The lines to reproduce run from the first one through the line containing "SHARP_ANGLE = math.radians(30.0)". Reproduce them exactly.
───── Data segment ─────
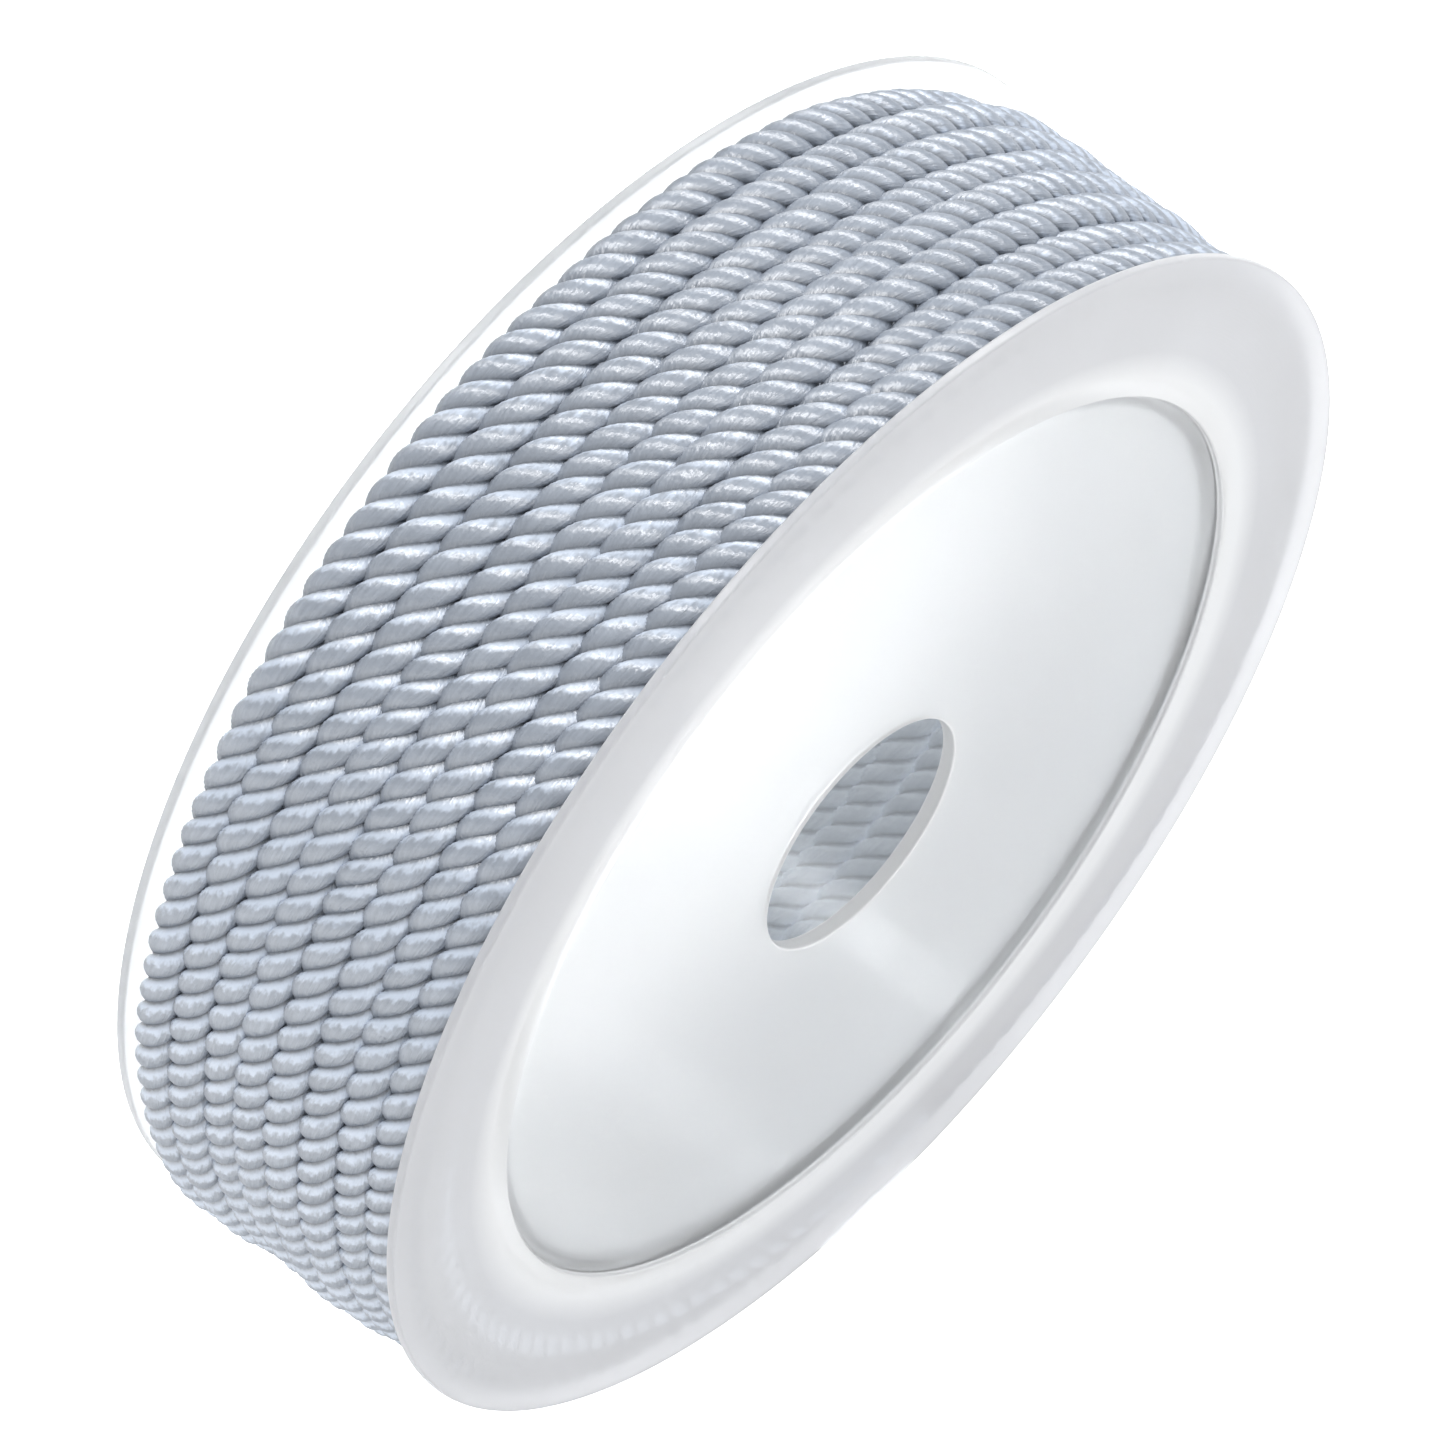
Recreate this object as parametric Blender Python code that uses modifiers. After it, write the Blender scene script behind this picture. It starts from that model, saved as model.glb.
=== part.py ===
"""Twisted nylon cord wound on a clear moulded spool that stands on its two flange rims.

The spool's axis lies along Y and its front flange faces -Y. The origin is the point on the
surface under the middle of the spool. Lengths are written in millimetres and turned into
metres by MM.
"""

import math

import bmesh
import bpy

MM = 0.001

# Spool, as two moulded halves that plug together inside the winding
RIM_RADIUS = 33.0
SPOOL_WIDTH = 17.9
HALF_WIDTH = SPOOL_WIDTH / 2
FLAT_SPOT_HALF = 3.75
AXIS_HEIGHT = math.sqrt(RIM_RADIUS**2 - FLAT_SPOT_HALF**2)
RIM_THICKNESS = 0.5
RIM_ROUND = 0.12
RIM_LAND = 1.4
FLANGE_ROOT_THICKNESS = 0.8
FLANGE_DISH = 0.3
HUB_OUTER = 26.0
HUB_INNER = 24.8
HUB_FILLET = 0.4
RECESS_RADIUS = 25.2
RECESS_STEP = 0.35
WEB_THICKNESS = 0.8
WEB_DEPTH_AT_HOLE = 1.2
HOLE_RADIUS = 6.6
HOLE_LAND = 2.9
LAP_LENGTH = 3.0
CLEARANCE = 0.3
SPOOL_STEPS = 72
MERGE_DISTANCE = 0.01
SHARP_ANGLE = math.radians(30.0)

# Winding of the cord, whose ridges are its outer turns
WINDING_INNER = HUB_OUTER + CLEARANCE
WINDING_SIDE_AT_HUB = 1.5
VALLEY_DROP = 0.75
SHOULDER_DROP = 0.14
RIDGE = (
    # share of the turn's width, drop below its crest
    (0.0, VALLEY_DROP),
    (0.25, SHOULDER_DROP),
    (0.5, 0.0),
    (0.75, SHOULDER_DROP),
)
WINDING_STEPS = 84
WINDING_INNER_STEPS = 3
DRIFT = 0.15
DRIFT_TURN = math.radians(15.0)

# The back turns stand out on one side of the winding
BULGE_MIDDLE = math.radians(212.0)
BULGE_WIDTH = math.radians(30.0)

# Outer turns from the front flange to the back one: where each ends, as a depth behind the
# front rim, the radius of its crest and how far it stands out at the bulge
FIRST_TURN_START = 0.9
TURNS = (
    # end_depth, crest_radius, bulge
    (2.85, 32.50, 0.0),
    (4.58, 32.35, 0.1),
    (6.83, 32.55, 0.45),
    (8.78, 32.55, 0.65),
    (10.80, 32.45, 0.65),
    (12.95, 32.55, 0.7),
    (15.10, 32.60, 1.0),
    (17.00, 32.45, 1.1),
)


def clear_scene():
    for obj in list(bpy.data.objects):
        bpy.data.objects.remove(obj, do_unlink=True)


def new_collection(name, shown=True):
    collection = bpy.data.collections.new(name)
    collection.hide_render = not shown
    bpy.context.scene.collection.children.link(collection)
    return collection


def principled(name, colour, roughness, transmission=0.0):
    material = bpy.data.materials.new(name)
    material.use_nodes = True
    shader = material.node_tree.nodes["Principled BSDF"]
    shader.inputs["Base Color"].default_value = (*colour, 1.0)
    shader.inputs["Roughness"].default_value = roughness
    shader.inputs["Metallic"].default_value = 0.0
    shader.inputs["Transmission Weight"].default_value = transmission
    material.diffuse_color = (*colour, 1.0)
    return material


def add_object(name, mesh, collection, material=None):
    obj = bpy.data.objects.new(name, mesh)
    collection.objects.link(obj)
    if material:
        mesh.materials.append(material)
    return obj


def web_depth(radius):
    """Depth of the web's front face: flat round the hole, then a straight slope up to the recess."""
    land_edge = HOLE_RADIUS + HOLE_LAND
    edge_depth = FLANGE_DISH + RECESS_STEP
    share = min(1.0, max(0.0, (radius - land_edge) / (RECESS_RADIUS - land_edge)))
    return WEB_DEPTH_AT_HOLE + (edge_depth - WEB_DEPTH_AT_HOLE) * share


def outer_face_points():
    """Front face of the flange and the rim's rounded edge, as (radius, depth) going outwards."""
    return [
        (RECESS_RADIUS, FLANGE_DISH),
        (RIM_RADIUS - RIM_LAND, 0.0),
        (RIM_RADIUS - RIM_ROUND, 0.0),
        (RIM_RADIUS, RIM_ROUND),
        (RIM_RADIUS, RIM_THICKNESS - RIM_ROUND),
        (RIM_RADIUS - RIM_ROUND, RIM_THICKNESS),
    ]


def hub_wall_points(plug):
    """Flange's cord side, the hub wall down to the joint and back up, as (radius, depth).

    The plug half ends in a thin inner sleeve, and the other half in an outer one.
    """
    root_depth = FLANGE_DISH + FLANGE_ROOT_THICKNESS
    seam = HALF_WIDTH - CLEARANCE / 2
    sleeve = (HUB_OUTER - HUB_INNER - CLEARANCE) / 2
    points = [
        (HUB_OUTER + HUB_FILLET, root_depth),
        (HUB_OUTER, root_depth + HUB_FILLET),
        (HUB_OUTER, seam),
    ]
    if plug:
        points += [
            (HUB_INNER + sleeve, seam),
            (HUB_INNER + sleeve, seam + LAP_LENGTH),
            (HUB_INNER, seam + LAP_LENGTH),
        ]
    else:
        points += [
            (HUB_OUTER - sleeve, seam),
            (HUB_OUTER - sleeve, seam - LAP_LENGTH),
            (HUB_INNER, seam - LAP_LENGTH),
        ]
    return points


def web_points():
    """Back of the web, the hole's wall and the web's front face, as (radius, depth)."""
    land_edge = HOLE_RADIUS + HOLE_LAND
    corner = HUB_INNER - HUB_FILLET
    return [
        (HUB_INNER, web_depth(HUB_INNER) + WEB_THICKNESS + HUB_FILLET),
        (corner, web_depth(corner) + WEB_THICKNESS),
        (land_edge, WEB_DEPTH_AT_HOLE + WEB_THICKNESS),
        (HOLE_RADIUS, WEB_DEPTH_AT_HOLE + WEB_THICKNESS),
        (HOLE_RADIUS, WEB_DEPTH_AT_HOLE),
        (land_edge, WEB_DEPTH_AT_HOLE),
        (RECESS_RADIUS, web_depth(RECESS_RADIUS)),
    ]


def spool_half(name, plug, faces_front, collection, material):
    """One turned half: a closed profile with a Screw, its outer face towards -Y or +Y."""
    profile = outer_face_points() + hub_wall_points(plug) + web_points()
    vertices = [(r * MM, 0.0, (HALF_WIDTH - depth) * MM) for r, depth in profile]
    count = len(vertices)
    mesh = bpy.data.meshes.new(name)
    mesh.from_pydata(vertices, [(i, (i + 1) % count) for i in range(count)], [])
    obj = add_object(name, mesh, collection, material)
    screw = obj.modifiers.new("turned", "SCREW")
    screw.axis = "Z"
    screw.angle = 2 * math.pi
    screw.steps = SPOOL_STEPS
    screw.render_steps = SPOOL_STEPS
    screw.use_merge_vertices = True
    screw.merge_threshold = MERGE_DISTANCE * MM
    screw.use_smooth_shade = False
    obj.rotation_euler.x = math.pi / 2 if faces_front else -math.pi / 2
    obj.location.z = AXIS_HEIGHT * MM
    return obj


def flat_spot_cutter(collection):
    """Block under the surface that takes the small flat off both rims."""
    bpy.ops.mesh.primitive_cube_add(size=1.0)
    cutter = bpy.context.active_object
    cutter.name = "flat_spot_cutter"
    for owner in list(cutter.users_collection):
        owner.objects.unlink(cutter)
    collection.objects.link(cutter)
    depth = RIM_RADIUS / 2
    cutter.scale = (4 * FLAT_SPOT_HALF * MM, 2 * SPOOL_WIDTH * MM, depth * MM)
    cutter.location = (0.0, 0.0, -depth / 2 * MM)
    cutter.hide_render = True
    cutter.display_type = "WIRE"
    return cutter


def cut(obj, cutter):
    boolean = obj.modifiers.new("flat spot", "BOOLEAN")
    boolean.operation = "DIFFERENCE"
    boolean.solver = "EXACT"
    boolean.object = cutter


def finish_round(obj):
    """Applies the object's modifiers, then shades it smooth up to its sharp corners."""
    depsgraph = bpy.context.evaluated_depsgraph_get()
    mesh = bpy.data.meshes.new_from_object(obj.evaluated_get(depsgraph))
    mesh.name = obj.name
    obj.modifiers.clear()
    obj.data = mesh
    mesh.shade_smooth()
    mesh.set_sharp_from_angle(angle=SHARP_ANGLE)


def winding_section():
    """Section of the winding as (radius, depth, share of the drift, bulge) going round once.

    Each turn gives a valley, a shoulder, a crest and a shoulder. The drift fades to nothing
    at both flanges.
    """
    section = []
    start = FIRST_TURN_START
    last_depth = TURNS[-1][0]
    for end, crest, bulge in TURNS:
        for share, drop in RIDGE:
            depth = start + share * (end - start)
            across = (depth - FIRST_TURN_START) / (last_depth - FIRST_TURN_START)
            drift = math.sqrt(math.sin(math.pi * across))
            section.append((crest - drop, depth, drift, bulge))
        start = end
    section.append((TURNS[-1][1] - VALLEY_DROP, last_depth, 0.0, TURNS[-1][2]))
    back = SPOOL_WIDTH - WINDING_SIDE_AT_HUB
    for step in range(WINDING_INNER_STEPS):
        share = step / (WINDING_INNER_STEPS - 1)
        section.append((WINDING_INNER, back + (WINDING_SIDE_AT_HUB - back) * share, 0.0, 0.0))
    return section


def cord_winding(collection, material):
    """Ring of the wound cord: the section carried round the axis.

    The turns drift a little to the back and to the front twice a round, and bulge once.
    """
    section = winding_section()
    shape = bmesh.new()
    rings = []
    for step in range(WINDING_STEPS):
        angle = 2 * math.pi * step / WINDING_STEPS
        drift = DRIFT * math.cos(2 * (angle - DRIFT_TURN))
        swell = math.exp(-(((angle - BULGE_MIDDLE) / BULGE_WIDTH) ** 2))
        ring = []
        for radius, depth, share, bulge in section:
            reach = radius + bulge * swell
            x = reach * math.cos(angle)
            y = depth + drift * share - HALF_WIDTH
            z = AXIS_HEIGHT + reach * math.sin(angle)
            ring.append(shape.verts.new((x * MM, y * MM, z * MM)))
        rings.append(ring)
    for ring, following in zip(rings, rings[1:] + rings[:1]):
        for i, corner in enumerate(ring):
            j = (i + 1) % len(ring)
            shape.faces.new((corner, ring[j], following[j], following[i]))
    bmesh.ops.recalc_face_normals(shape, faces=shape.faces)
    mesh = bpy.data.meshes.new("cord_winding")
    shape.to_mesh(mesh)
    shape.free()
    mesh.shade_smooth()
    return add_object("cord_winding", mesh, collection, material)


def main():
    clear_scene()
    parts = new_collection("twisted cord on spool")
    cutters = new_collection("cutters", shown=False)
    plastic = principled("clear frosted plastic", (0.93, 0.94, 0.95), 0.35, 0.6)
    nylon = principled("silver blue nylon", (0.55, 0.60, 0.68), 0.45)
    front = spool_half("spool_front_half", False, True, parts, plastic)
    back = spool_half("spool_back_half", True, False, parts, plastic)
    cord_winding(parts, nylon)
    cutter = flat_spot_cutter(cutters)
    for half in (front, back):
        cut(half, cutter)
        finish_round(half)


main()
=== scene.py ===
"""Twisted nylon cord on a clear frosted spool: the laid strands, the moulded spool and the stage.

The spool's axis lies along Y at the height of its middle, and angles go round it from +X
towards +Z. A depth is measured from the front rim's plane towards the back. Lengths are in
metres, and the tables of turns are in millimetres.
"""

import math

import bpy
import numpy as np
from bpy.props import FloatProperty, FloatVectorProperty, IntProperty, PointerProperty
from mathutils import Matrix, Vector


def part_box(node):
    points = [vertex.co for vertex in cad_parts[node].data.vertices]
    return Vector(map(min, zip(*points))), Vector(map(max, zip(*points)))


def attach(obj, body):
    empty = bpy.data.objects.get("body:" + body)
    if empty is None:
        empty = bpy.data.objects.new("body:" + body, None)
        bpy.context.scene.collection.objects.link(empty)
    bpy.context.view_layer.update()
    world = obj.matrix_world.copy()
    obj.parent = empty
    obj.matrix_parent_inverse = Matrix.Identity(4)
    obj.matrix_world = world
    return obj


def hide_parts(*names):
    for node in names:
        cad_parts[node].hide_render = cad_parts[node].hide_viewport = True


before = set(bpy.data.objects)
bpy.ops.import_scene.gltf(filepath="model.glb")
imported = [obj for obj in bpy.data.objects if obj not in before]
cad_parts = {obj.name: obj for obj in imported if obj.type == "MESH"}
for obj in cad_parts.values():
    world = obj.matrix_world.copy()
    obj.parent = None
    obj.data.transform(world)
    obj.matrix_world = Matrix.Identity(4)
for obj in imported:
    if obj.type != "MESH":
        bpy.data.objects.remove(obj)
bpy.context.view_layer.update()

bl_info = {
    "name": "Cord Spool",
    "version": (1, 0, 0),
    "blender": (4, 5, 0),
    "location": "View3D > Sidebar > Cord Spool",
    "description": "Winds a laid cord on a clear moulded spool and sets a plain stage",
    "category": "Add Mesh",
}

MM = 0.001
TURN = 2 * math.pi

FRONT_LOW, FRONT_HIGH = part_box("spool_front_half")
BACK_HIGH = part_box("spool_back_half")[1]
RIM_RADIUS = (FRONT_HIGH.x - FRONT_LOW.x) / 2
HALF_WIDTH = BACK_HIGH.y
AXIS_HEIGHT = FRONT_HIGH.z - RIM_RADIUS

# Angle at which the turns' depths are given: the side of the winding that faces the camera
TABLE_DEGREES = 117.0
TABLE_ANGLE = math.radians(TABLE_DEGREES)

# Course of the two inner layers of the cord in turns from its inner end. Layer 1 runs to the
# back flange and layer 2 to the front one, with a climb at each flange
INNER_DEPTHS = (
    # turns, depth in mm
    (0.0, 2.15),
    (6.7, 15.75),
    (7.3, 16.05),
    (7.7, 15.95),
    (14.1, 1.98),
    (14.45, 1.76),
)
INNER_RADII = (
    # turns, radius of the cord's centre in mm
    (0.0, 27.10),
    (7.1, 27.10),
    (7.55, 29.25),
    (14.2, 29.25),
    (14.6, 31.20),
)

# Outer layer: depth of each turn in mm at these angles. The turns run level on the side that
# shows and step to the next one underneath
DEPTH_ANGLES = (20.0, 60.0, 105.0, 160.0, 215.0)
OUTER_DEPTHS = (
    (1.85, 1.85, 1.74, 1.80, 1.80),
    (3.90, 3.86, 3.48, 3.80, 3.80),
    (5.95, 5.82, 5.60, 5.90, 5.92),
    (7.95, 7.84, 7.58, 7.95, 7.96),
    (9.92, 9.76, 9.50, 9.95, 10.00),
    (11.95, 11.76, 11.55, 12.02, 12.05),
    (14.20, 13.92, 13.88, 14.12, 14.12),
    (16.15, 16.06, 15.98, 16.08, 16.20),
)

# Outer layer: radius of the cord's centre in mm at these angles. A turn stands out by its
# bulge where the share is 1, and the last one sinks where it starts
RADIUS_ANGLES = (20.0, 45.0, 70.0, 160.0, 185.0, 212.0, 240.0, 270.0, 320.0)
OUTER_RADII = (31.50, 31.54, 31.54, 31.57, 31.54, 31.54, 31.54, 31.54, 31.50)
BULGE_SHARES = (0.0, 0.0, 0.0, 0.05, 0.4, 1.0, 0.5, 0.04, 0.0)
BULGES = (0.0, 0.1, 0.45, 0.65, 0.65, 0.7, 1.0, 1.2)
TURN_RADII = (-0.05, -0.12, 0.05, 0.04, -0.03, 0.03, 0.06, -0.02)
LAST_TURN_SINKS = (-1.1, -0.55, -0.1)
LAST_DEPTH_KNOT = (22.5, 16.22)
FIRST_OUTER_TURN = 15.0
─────
▶ **Response to the exercise**:
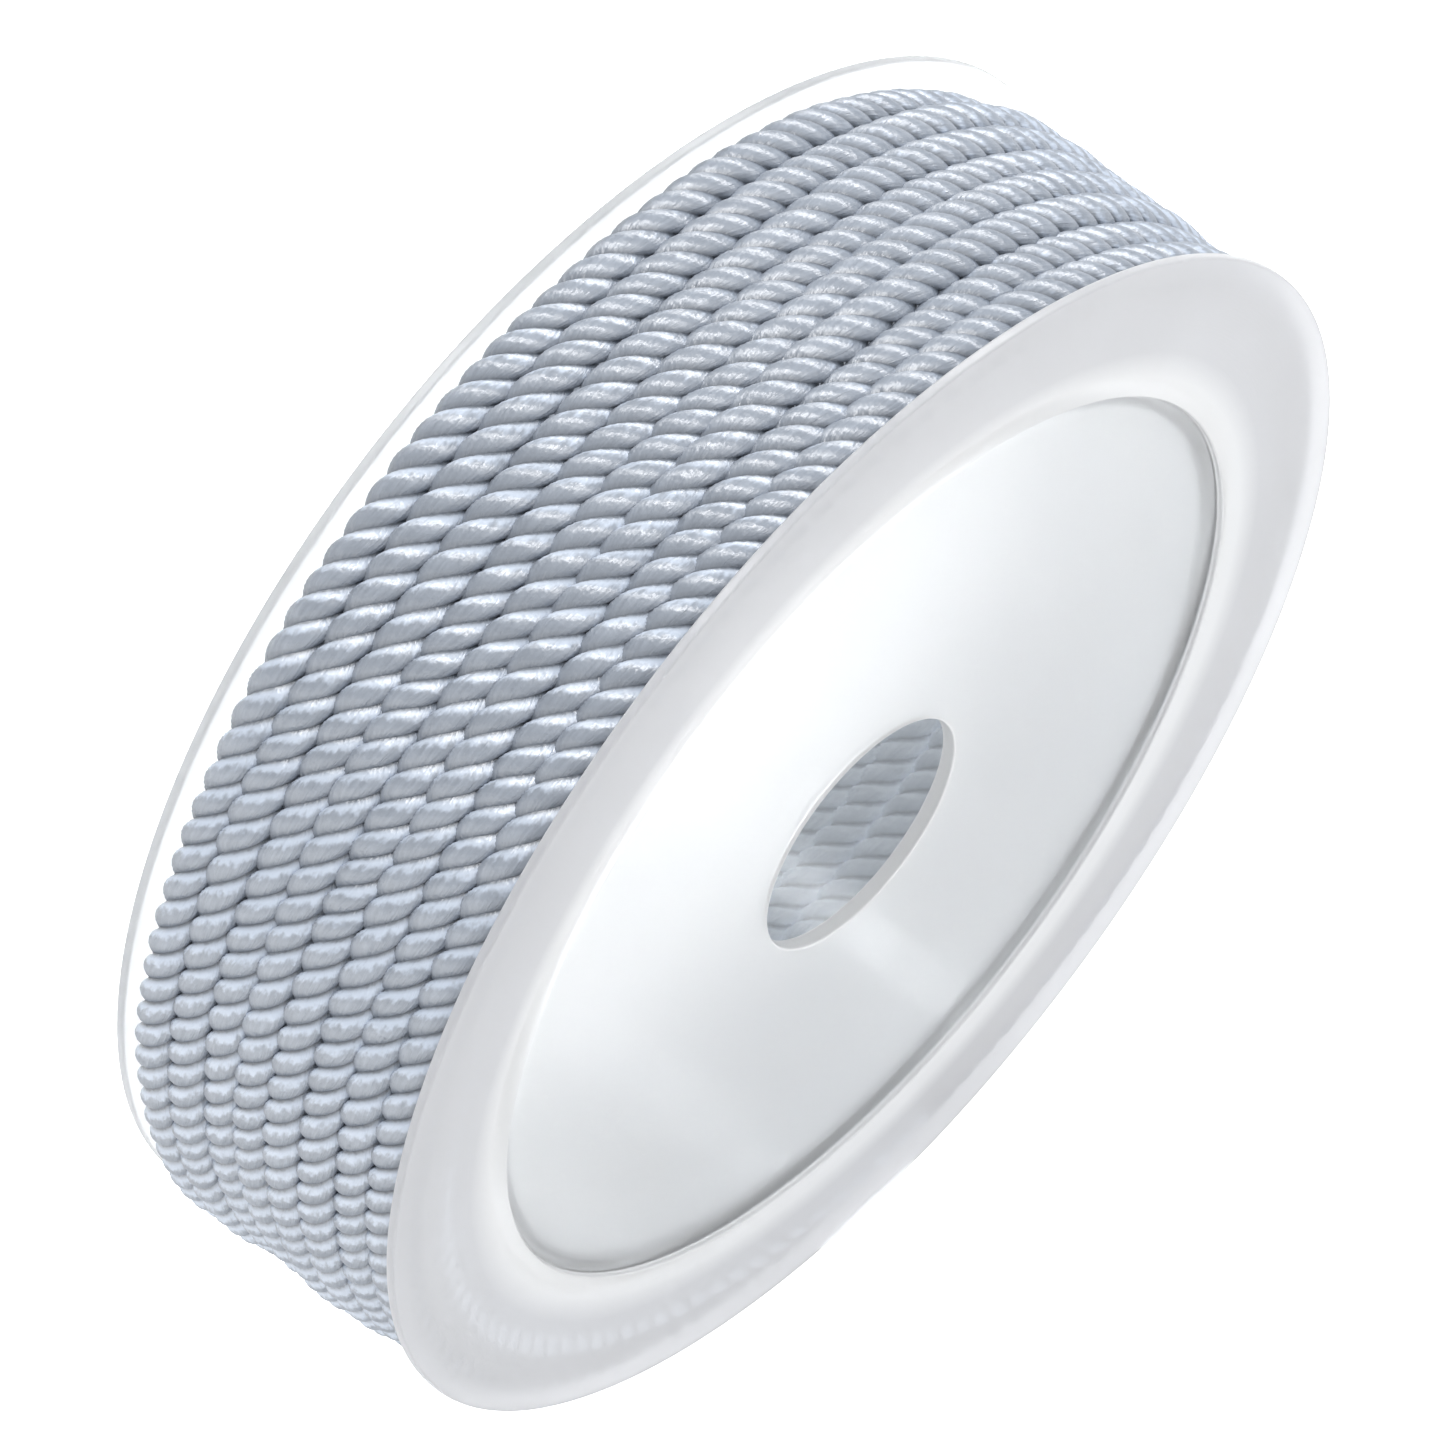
Recreate this object as parametric Blender Python code that uses modifiers. After it, write the Blender scene script behind this picture. It starts from that model, saved as model.glb.
=== part.py ===
"""Twisted nylon cord wound on a clear moulded spool that stands on its two flange rims.

The spool's axis lies along Y and its front flange faces -Y. The origin is the point on the
surface under the middle of the spool. Lengths are written in millimetres and turned into
metres by MM.
"""

import math

import bmesh
import bpy

MM = 0.001

# Spool, as two moulded halves that plug together inside the winding
RIM_RADIUS = 33.0
SPOOL_WIDTH = 17.9
HALF_WIDTH = SPOOL_WIDTH / 2
FLAT_SPOT_HALF = 3.75
AXIS_HEIGHT = math.sqrt(RIM_RADIUS**2 - FLAT_SPOT_HALF**2)
RIM_THICKNESS = 0.5
RIM_ROUND = 0.12
RIM_LAND = 1.4
FLANGE_ROOT_THICKNESS = 0.8
FLANGE_DISH = 0.3
HUB_OUTER = 26.0
HUB_INNER = 24.8
HUB_FILLET = 0.4
RECESS_RADIUS = 25.2
RECESS_STEP = 0.35
WEB_THICKNESS = 0.8
WEB_DEPTH_AT_HOLE = 1.2
HOLE_RADIUS = 6.6
HOLE_LAND = 2.9
LAP_LENGTH = 3.0
CLEARANCE = 0.3
SPOOL_STEPS = 72
MERGE_DISTANCE = 0.01
SHARP_ANGLE = math.radians(30.0)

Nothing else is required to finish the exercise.